◆ **DATA LINES**:
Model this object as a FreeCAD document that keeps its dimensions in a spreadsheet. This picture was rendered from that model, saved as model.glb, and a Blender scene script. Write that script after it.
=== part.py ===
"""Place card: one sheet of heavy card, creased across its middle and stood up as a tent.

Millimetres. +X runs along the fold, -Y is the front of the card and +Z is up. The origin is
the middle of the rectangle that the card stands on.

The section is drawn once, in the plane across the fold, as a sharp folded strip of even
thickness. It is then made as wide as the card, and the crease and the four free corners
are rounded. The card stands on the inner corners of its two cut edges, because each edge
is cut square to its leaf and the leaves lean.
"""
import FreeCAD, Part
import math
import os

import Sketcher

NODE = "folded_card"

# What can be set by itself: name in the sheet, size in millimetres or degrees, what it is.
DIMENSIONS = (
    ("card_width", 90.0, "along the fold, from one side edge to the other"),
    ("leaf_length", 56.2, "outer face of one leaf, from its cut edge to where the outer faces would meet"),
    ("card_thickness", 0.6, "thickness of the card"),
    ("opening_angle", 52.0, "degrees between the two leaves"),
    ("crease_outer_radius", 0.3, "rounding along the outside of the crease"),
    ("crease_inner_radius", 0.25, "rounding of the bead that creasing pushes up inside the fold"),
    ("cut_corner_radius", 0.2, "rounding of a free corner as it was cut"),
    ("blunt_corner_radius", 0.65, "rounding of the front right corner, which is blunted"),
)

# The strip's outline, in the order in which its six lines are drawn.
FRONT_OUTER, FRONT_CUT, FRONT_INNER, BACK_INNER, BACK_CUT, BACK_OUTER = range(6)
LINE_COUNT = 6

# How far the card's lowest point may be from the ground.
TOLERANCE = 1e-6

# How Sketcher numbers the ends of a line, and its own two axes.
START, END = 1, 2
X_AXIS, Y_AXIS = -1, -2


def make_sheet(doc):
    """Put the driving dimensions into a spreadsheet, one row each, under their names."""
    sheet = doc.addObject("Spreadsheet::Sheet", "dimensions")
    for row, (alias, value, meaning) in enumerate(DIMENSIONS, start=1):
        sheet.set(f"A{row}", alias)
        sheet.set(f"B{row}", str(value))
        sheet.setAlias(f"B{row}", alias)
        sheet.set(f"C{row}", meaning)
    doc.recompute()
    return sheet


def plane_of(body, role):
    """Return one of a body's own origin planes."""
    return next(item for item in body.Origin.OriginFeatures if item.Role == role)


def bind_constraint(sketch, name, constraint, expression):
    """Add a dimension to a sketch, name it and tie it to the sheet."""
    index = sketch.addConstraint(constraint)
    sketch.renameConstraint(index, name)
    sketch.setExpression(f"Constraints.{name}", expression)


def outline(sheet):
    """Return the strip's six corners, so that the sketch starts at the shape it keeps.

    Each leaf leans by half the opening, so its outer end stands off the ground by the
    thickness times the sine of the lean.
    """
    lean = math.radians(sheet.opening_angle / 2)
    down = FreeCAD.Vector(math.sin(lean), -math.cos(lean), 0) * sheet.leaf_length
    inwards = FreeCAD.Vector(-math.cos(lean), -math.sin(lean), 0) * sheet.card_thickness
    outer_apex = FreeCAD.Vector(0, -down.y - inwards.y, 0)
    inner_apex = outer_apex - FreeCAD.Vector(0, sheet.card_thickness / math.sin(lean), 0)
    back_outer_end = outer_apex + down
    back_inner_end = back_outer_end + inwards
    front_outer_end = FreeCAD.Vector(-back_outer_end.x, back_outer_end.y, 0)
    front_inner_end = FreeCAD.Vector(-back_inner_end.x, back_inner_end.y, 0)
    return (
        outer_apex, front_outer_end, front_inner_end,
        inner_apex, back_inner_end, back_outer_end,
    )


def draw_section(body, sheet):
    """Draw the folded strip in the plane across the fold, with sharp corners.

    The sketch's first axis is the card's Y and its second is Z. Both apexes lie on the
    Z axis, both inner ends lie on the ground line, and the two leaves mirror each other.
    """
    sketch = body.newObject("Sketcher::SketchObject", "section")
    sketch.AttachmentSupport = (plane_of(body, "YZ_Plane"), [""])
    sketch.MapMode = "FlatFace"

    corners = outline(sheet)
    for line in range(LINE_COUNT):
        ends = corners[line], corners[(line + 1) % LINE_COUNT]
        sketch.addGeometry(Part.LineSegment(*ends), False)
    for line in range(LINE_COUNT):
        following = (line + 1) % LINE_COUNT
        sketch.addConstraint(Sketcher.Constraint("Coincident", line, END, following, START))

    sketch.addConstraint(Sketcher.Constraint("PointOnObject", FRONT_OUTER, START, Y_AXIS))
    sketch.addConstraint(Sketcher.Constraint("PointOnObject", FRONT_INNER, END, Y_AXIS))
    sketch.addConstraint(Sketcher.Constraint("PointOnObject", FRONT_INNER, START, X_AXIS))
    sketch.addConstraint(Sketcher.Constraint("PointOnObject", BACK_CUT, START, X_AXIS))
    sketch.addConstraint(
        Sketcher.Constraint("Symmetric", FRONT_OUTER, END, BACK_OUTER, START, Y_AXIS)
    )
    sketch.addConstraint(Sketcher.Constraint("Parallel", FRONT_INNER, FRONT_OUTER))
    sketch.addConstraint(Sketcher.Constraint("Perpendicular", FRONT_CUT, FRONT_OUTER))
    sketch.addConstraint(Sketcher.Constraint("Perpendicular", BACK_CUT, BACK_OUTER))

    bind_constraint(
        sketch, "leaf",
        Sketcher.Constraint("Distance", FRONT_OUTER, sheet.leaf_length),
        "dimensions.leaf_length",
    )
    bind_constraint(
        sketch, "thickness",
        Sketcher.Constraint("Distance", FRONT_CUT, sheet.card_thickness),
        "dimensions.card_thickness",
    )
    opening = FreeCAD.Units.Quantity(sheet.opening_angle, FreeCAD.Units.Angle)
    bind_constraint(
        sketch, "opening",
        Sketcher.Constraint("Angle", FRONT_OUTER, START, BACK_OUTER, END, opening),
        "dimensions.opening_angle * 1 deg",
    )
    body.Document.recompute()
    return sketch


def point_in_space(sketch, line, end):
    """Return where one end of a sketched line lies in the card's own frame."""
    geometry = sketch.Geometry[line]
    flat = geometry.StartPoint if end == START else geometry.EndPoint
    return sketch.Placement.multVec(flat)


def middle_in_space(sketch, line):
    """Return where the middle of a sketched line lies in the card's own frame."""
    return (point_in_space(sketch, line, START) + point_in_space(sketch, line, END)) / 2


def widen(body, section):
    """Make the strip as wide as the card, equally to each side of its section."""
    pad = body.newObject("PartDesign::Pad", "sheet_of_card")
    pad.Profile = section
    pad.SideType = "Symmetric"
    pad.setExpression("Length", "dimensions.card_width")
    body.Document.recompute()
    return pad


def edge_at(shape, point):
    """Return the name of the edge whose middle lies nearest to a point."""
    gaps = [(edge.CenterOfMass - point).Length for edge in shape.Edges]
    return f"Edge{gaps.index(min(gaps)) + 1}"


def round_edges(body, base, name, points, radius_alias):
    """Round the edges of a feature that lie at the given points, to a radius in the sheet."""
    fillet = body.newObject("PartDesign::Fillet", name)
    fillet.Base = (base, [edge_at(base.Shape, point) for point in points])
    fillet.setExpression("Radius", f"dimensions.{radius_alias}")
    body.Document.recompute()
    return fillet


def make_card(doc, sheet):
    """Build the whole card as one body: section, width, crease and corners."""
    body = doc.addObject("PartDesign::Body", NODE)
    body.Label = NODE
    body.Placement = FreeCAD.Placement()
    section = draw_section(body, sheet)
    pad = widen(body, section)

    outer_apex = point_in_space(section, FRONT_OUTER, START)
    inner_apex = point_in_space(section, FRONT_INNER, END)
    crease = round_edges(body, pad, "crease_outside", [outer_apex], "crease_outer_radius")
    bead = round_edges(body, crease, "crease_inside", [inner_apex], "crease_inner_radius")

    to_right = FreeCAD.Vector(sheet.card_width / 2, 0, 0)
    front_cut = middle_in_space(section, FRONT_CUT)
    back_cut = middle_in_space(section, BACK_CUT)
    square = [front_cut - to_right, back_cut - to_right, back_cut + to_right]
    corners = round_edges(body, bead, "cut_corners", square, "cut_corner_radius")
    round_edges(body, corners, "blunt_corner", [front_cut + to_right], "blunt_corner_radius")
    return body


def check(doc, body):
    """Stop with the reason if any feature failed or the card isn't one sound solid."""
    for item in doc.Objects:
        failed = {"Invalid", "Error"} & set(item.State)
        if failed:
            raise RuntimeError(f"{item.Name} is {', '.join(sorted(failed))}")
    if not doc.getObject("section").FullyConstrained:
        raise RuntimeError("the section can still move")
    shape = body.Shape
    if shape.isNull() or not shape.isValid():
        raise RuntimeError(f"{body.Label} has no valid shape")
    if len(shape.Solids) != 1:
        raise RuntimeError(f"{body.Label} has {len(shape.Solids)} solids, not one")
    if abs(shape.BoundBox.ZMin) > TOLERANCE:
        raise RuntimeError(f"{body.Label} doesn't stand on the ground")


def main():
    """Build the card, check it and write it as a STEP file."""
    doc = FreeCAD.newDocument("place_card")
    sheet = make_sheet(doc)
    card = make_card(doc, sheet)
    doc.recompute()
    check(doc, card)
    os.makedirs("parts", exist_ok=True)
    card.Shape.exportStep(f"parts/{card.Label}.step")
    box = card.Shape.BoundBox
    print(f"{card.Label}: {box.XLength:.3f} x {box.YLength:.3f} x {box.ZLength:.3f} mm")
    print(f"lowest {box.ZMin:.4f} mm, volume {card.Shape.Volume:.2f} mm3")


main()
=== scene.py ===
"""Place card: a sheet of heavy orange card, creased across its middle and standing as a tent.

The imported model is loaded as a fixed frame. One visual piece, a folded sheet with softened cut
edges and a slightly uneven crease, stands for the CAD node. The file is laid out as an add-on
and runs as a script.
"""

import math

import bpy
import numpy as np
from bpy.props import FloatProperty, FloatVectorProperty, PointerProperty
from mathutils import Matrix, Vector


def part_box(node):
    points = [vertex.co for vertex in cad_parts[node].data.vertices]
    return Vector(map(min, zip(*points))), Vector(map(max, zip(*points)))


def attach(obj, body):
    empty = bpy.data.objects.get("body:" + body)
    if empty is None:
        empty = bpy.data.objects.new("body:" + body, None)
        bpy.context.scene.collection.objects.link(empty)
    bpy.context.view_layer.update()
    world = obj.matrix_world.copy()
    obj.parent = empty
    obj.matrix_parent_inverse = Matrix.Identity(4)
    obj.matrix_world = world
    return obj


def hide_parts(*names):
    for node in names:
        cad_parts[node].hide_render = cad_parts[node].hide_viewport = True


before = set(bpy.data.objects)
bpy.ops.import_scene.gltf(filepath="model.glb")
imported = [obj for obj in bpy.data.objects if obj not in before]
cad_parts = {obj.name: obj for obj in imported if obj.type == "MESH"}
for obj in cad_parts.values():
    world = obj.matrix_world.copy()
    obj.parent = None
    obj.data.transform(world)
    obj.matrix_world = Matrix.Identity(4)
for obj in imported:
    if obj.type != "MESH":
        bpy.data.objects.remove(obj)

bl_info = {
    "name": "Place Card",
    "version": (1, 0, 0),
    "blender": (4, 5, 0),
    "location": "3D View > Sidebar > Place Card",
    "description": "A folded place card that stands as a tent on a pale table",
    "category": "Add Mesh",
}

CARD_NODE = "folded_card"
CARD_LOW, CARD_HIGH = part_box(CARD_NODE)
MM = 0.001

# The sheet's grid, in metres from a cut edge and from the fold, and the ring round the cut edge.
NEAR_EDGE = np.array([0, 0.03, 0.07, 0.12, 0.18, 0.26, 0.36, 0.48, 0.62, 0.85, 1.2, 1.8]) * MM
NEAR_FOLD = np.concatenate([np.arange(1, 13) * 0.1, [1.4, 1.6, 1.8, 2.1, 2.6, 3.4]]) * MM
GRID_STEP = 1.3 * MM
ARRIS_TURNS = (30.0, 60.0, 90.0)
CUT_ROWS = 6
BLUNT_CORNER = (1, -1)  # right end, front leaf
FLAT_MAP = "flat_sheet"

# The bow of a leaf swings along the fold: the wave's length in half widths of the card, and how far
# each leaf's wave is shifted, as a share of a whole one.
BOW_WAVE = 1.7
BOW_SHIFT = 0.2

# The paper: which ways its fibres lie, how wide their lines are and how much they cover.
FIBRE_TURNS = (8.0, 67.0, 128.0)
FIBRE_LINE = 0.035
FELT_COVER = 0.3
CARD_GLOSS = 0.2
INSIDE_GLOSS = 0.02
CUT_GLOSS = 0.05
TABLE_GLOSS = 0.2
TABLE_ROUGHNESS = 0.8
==
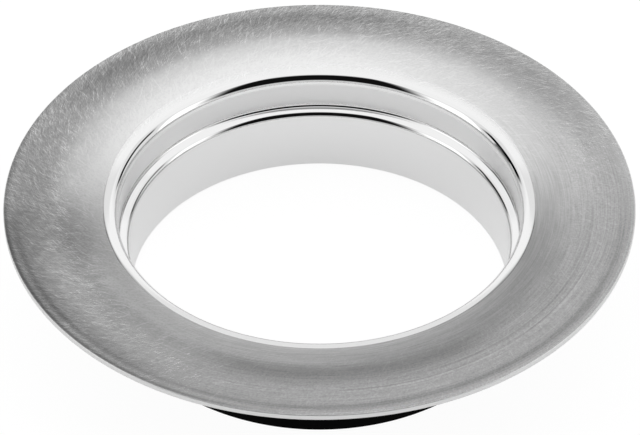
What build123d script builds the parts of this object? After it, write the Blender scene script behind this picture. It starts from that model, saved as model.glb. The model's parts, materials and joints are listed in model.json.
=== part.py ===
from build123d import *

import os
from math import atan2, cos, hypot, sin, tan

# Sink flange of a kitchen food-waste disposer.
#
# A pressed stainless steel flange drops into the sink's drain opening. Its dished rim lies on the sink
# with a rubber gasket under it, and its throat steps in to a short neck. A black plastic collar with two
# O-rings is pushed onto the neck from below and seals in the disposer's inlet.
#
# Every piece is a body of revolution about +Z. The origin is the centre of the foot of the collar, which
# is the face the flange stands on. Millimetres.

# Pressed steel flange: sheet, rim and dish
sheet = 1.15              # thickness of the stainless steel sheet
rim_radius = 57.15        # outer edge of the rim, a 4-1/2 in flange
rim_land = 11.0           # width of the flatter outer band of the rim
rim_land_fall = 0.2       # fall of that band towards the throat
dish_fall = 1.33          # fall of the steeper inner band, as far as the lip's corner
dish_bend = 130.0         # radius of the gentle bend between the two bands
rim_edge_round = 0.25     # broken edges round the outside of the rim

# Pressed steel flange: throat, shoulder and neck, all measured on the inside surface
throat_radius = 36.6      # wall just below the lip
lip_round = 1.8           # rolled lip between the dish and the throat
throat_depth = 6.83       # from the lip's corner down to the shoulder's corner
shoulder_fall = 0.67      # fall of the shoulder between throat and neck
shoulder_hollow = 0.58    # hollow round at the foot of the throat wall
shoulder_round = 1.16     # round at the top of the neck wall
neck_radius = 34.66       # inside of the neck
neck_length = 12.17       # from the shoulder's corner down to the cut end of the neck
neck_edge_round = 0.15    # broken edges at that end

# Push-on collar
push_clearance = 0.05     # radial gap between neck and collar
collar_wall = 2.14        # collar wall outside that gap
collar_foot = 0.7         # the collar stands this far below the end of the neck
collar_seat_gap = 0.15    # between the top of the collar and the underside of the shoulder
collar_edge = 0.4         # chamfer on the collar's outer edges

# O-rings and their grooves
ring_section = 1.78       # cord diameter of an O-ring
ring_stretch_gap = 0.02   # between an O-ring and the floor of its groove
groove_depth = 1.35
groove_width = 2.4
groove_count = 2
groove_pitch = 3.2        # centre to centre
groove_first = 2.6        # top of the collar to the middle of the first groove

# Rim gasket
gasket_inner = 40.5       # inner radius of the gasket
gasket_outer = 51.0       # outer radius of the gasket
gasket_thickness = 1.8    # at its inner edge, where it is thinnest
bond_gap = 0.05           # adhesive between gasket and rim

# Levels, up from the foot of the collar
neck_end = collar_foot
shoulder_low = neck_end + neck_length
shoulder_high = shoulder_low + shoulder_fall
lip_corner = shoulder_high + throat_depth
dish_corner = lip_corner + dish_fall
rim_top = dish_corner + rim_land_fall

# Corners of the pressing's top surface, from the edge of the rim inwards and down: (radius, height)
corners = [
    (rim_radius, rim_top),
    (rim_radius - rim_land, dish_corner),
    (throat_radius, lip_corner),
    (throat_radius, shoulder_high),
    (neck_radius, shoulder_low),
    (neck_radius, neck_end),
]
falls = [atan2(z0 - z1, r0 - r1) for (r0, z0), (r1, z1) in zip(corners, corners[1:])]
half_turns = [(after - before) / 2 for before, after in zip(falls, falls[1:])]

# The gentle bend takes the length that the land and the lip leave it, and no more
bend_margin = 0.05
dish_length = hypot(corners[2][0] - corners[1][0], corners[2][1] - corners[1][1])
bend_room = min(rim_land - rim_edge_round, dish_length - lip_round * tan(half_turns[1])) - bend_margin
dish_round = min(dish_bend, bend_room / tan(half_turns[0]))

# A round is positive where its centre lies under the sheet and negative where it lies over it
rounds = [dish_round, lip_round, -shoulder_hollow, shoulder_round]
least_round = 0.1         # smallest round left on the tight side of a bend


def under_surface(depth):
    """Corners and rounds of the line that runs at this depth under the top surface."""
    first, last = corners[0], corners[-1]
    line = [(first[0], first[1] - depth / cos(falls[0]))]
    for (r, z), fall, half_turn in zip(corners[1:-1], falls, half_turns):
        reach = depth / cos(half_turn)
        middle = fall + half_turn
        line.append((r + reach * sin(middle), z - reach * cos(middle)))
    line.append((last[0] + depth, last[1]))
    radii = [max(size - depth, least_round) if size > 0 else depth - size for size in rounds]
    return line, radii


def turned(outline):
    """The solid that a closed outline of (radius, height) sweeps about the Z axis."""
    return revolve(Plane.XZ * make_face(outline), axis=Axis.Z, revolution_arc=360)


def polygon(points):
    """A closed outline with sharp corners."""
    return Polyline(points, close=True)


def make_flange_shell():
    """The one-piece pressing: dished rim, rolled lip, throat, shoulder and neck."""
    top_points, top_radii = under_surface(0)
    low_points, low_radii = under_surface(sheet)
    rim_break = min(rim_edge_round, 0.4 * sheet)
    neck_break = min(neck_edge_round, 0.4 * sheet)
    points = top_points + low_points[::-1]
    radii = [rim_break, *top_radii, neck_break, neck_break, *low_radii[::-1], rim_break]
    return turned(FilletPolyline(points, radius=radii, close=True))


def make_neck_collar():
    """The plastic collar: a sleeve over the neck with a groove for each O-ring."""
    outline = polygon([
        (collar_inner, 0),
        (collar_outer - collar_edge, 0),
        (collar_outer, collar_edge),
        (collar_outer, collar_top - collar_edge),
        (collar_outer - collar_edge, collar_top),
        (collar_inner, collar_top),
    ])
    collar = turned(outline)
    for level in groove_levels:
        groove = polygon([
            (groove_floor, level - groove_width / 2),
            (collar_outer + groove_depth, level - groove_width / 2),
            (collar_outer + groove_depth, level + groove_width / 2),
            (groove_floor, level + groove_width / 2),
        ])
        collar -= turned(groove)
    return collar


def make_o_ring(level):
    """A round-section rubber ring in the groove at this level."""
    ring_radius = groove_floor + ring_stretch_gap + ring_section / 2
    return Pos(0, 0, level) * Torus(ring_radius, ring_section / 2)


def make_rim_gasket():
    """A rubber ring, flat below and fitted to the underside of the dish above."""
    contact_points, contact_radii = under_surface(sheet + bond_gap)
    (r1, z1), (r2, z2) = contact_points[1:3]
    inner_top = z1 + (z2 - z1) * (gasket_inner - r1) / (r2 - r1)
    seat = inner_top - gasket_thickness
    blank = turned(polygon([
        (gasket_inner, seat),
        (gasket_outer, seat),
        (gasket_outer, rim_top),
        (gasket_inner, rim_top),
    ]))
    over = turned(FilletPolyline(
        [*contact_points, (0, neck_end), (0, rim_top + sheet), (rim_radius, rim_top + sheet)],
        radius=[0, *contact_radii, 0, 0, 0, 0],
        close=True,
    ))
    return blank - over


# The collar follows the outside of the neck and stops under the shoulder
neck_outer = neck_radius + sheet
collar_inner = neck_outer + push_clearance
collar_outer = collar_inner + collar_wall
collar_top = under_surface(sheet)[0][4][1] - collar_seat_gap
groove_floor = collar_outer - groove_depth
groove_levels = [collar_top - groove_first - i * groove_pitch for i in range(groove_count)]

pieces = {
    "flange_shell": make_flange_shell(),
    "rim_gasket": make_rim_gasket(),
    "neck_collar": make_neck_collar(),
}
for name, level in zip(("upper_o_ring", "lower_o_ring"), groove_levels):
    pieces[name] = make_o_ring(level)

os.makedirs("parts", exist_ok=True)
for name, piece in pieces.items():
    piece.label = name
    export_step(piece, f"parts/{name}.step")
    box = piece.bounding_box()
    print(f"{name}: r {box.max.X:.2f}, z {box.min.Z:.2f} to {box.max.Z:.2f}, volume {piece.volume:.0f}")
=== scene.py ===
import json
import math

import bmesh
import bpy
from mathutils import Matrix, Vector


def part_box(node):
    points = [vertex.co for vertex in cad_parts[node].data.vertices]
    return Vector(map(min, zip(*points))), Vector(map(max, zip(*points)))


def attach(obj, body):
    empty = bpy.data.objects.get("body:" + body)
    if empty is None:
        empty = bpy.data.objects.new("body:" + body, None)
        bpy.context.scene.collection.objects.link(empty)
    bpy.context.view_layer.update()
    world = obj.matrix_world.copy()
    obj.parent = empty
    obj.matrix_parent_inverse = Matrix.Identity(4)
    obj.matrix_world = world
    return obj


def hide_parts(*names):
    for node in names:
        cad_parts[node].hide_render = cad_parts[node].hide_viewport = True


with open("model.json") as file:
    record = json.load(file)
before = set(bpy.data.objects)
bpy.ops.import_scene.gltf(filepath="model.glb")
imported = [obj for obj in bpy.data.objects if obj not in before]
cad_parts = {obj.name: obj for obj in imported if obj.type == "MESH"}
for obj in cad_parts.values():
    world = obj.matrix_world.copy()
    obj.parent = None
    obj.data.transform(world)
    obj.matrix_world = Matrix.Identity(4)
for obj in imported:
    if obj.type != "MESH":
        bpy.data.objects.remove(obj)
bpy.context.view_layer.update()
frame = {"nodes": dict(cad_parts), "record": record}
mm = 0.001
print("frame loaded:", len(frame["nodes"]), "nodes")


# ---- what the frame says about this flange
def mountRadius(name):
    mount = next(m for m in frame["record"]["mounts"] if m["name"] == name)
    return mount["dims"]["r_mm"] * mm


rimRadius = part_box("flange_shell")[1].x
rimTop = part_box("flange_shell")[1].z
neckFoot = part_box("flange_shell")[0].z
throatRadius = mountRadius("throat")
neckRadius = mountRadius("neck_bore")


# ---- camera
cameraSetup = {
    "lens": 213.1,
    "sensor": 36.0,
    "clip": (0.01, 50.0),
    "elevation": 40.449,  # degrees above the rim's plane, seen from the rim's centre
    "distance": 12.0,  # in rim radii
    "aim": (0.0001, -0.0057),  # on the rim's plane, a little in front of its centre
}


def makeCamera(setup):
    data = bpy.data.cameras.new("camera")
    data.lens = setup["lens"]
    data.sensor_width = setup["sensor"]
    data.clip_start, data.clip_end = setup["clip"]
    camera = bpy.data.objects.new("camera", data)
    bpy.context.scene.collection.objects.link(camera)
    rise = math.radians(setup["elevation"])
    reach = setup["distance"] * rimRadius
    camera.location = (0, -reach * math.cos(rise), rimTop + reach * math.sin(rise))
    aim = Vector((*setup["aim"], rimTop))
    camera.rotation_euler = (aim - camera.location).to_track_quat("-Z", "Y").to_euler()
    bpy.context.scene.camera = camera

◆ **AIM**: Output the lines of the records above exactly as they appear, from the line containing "What build123d script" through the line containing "# is the face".

◆ **SOLUTION TO THIS PROBLEM**:
What build123d script builds the parts of this object? After it, write the Blender scene script behind this picture. It starts from that model, saved as model.glb. The model's parts, materials and joints are listed in model.json.
=== part.py ===
from build123d import *

import os
from math import atan2, cos, hypot, sin, tan

# Sink flange of a kitchen food-waste disposer.
#
# A pressed stainless steel flange drops into the sink's drain opening. Its dished rim lies on the sink
# with a rubber gasket under it, and its throat steps in to a short neck. A black plastic collar with two
# O-rings is pushed onto the neck from below and seals in the disposer's inlet.
#
# Every piece is a body of revolution about +Z. The origin is the centre of the foot of the collar, which
# is the face the flange stands on. Millimetres.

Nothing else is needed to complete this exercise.